Huddy explained: "I did see some stuff from the most recent Google I/O, where they were talking about a kind of ideal graphics system being able to support 16K per eye.
"Oh my!" he gasped. "They have some pretty serious aspirations there. And I understand why. If you look at the human visual system, it’s typically claimed that a person with 20/20 vision needs something like 8K vertically and 16K horizontally to get everything right.
"There’s a thing in computer technology called a nyqist limit, where if you want to represent a signal, then you have to have twice as much frequency in order to represent that signal all the time. This means if the human eye goes up to 8K by 8K, then really the display needs to go up to 16k by 16k, so that you don’t get any strobing or other effects that would emerge from wandering at just 8K by 8K.
"That’s a phenomenon that comes from the fact that although the image is perfect, the dynamics of the image aren’t quite perfect at 8K. When you get to 16K, improving on that buys you nothing – that’s kind of a done deal then. But if you think about how much extra horsepower that is, that’s a lot from where we are at the moment.

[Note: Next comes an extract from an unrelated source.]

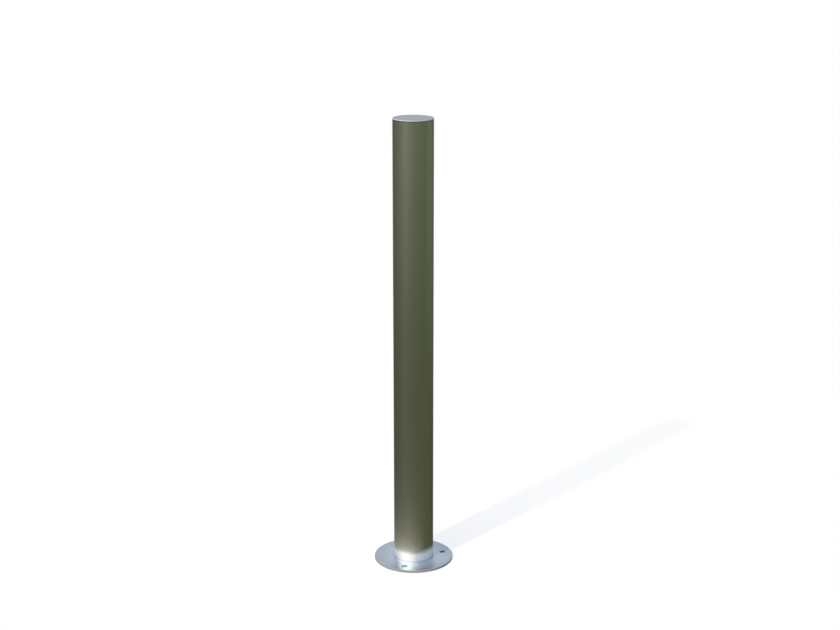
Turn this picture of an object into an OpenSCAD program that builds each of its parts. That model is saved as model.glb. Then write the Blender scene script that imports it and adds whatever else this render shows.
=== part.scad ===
// Fixed street bollard: a round post let into a round base plate with three anchor holes,
// welded to it from below, and closed at the top by a flat cap driven into the post.
// Millimetres. The origin is the centre of the plate's underside, and +Z runs up the post.

/* [Post] */
// Outside diameter of the post
post_d = 88.9; // [60:0.1:130]
// Wall thickness of the post
post_wall = 3; // [2:0.5:5]
// Height of the whole bollard, from the ground to the top of the cap
overall_h = 1010; // [500:10:1400]
// Bevel on the outer rim of each post end, and on the cap where it meets the post
post_bevel = 0.4; // [0.2:0.1:0.8]

/* [Base plate] */
// How far the plate reaches beyond the post all round
plate_reach = 44.5; // [36:0.5:80]
// Thickness of the plate
plate_t = 6; // [5:0.5:15]
// Bevel on the plate's upper and lower rims
plate_bevel = 0.8; // [0.2:0.1:1.5]
// Gap between the post and its seat in the plate
seat_gap = 0.25; // [0.1:0.05:0.5]
// Bevel on the upper edge of the seat
seat_bevel = 0.5; // [0.2:0.1:1]

/* [Anchor holes] */
// Number of anchor holes
hole_count = 3; // [3:1:6]
// Diameter of an anchor hole
hole_d = 13; // [9:0.5:16]
// Distance from the plate's rim to the centre of a hole
hole_inset = 21.5; // [16:0.5:23]
// Bevel on both edges of a hole
hole_bevel = 0.5; // [0.2:0.1:1]
// Angle of the first hole, counted from +X towards +Y
hole_angle = 30; // [0:1:119]

/* [Foot weld] */
// Leg of the weld bead, along the seat and across the post's end
weld_leg = 2; // [1.2:0.1:2]
// Depth of air left between the weld bead and the plate's underside
weld_clear = 0.5; // [0.3:0.1:1]

/* [Cap] */
// Thickness of the cap's head
cap_head = 2.5; // [2.5:0.5:8]
// Rounding of the cap's upper edge
cap_round = 1.5; // [0.5:0.5:2]
// Depth of the cap's skirt inside the post
skirt_h = 18; // [12:1:30]
// Wall thickness of the skirt
skirt_wall = 3; // [2:0.5:4]
// Gap between the skirt and the post
skirt_gap = 0.6; // [0.4:0.1:1]
// Lead-in at the skirt's lower rim
skirt_bevel = 1; // [0.5:0.1:1.5]
// Number of grip ridges round the skirt
ridge_count = 4; // [2:1:5]
// Width of a grip ridge along the skirt
ridge_w = 1.6; // [1:0.1:1.8]
// Gap left between a ridge's crest and the post
ridge_gap = 0.05; // [0.02:0.01:0.1]

/* [Hidden] */
$fn = 180;

post_r = post_d / 2;
post_bore_r = post_r - post_wall;
post_bottom = weld_clear + weld_leg;
post_top = overall_h - cap_head;
plate_r = post_r + plate_reach;
seat_r = post_r + seat_gap;
hole_circle_r = plate_r - hole_inset;
skirt_r = post_bore_r - skirt_gap;
skirt_inner_r = skirt_r - skirt_wall;
ridge_r = post_bore_r - ridge_gap;
ridge_pitch = skirt_h / (ridge_count + 1);
// A cutter reaches this far past the face that it opens
past = 1;

// Half section of the plate: a flat ring, bevelled at its outer rims and at the top of the seat.
module plate_section() {
    polygon([
        [seat_r, 0],
        [plate_r - plate_bevel, 0],
        [plate_r, plate_bevel],
        [plate_r, plate_t - plate_bevel],
        [plate_r - plate_bevel, plate_t],
        [seat_r + seat_bevel, plate_t],
        [seat_r, plate_t - seat_bevel],
    ]);
}

// Cutter for one anchor hole, wider at both faces of the plate to bevel its edges.
module anchor_hole() {
    hole_r = hole_d / 2;
    wide_r = hole_r + hole_bevel + past;
    translate([0, 0, -past]) cylinder(r = hole_r, h = plate_t + 2 * past);
    translate([0, 0, plate_t - hole_bevel])
        cylinder(r1 = hole_r, r2 = wide_r, h = hole_bevel + past);
    translate([0, 0, -past]) cylinder(r1 = wide_r, r2 = hole_r, h = hole_bevel + past);
}

// Round plate that is bolted to the ground. The post stands in the seat at its centre.
module base_plate() {
    color("LightSteelBlue") difference() {
        rotate_extrude() plate_section();
        for (i = [0 : hole_count - 1])
            rotate(hole_angle + 360 * i / hole_count)
                translate([hole_circle_r, 0, 0]) anchor_hole();
    }
}

// Weld bead below the post's end, in the corner that it makes with the seat. Its face is round.
module foot_weld() {
    color("Silver") rotate_extrude() translate([seat_r, post_bottom]) intersection() {
        circle(r = weld_leg);
        translate([-weld_leg, -weld_leg]) square(weld_leg);
    }
}

// Half section of the post's wall, bevelled at both ends of its outer side.
module post_section() {
    polygon([
        [post_bore_r, post_bottom],
        [post_r - post_bevel, post_bottom],
        [post_r, post_bottom + post_bevel],
        [post_r, post_top - post_bevel],
        [post_r - post_bevel, post_top],
        [post_bore_r, post_top],
    ]);
}

// Round tube that makes the post.
module post_tube() {
    color("DarkOliveGreen") rotate_extrude() post_section();
}

// Half section of the cap's head, with its height counted from the top of the post.
module head_section() {
    round_r = post_r - cap_round;
    side_h = cap_head - cap_round;
    polygon([
        [0, 0],
        [post_r - post_bevel, 0],
        [post_r, post_bevel],
        [post_r, side_h],
        [round_r, side_h],
        [round_r, cap_head],
        [0, cap_head],
    ]);
    translate([round_r, side_h]) intersection() {
        circle(r = cap_round);
        square(cap_round);
    }
}

// Half section of the skirt. It runs up into the head, and its lower rim leads into the post.
module skirt_section() {
    polygon([
        [skirt_inner_r, -skirt_h],
        [skirt_r - skirt_bevel, -skirt_h],
        [skirt_r, skirt_bevel - skirt_h],
        [skirt_r, cap_head / 2],
        [skirt_inner_r, cap_head / 2],
    ]);
}

// Half section of one grip ridge. It slopes in downwards, so that the cap drives in and then holds.
module ridge_section() {
    root_r = skirt_r - skirt_wall / 2;
    polygon([
        [root_r, -ridge_w / 2],
        [skirt_r, -ridge_w / 2],
        [ridge_r, ridge_w / 2],
        [root_r, ridge_w / 2],
    ]);
}

// Flat cap in one piece: a head as wide as the post, and a skirt with grip ridges inside the post.
module top_cap() {
    color("LightSteelBlue") translate([0, 0, post_top]) rotate_extrude() {
        head_section();
        skirt_section();
        for (i = [1 : ridge_count])
            translate([0, -i * ridge_pitch]) ridge_section();
    }
}

base_plate();
foot_weld();
post_tube();
top_cap();
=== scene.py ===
"""Looks of the fixed street bollard: finishes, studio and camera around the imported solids.

Lengths are in metres, in the solids' own frame: +Z runs up the post and the ground is at z = 0.
Directions around the post count from +X towards +Y.
"""

import math

import bmesh
import bpy
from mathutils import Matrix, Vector


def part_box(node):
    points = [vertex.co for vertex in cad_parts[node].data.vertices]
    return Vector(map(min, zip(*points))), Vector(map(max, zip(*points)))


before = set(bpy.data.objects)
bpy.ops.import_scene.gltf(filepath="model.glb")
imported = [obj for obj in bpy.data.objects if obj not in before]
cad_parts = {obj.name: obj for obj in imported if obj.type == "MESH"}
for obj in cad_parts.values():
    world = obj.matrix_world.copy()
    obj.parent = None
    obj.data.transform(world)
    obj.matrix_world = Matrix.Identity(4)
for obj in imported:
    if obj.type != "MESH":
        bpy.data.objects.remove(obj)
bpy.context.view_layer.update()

MM = 0.001

# Sizes that the finishes follow, read from the solids
PLATE_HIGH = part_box("base_plate")[1]
POST_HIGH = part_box("post_tube")[1]
PLATE_R = PLATE_HIGH.x
PLATE_TOP = PLATE_HIGH.z
POST_R = POST_HIGH.x
POST_TOP = POST_HIGH.z

# The photo's camera, found by fitting the bollard's outline
CAMERA_AROUND = math.radians(18.0)
CAMERA_DISTANCE = 3.2604
CAMERA_HEIGHT = 1.4775
CAMERA_DOWN = math.radians(15.466)
CAMERA_RIGHT = math.radians(0.2545)
CAMERA_FOCAL_PX = 1540.2
PHOTO_WIDTH_PX = 840
SENSOR_MM = 36.0

# The key light, from the direction and length of the photo's shadow
KEY_AROUND = math.radians(230.1) + CAMERA_AROUND
KEY_UP = math.radians(40.6)
KEY_ANGLE = math.radians(1.5)
KEY_STRENGTH = 4.3
KEY_COLOUR = (1.08, 1.0, 0.84)

# The world: its fill light, and the white that it shows to the eye and in gloss
FILL_STRENGTH = 0.24
FILL_COLOUR = (0.25, 0.5, 1.0)
SEEN_WHITE = 1.0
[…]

Huddy went on: "If I’m claiming we can do 4K gaming for a pair of eyes, one 4K display on a high-end gaming rig with a couple of graphics cards, if you simply scale up to 16K per eye, then you really are doing a total of 16 times as much work – four times as much on x and four times as much on y, and you’re maybe doubling the eye’s load as well.
Experts predict when 8K and 16K will hit the mainstream (left to right): AMD’s Richard Huddy, Intel’s Matt Birch and YoYoTech’s CK
"You’ve got something like 30 times as much horsepower required for that and we’re already using two of the highest end graphics cards that we can build.
"We have a good future, and will 8K be in there? Yeah, absolutely it will. And I think when we get to 16K we’ll finally say: “Okay, that’s a done deal. We’ve done everything that the human visual system needs for folks with 20/20 vision. But we’ve got a way to go before we’re ready to genuinely supply that."
So 16K is the limit, but when will we get there? How many years will we have to wait until we get such extreme resolutions?
"You’ve got a total of 32 times as much horsepower that’s required, which is two to the power of eight. That takes us about a decade or maybe 12 years to do," Huddy said. "That’s eight doublings. That’s not bad. It’ll be a done deal. That’s only taking it to the visual quality we can do right now.
"So the visual quality of each pixel will be at the kind of standard that we can achieve now – and the display will be as good as the eye could ever need. But we can do better with each pixel. In a dozen years’ time, I think we’ll be able to offer something like a VR-style environment which is very close to, if not actually hitting, photo-real. And that’s really nice.
"For the last 20 years I’ve been giving talks about photo rendering and saying it’s about ten years away. But now I can actually nail it down and say we should be able to hit that in 12 years’ time on a VR system at 16K. Compromise some small amount and take it down to 4K or 8K, and it’s clear that photo-real rendering is actually something that’s around five years away."
"8K and 16K sound good, but to be honest even 4K is not yet fully adopted by everyone – I don’t think anything beyond that would be of benefit at this stage."
So according to AMD’s predictions, 16K will become the norm in the year 2027, while photo-realistic rendering should be with us as early as 2020.
Intel says 8K (and eventually 16K) adoption will depend on a number of factors.
Matt Birch added: "We have to look at a few drivers of new technologies. The adoption will depend on the ecosystem readiness, including hardware and content and market adaption rate. Intel works closely with all industry players to ensure that IA can support and bring the best technology to end user when the industry is ready.
"First, there needs to be devices in the market to deliver beyond 8K, from monitors and TVs to the cables and graphics. Secondly, game developers and film and move industries will need to deliver content to create demand. Until these two items are cost efficient and readily available, 8K and beyond will not be the norm."
MD of gaming system builder YoYoTech, CK, says that while it’s promising for the future, 4K has not yet taken off in a major way, so the market should focus on growing that first.
"It’s imaginary at this stage," he said. "8K and 16K sounds good, but to be honest even 4K is not yet fully adopted by everyone – so let’s get some content going first.
"I’m hoping in the coming months, with Skylake and DDR4, things will improve, but at the moment 4K hasn’t really taken off. It’s really good technology to have and shout about, but it’s something that’s still in the distant future.
"I don’t think anything like that would be of benefit at this stage."
What do you think – is 16K the future? And do we even need it?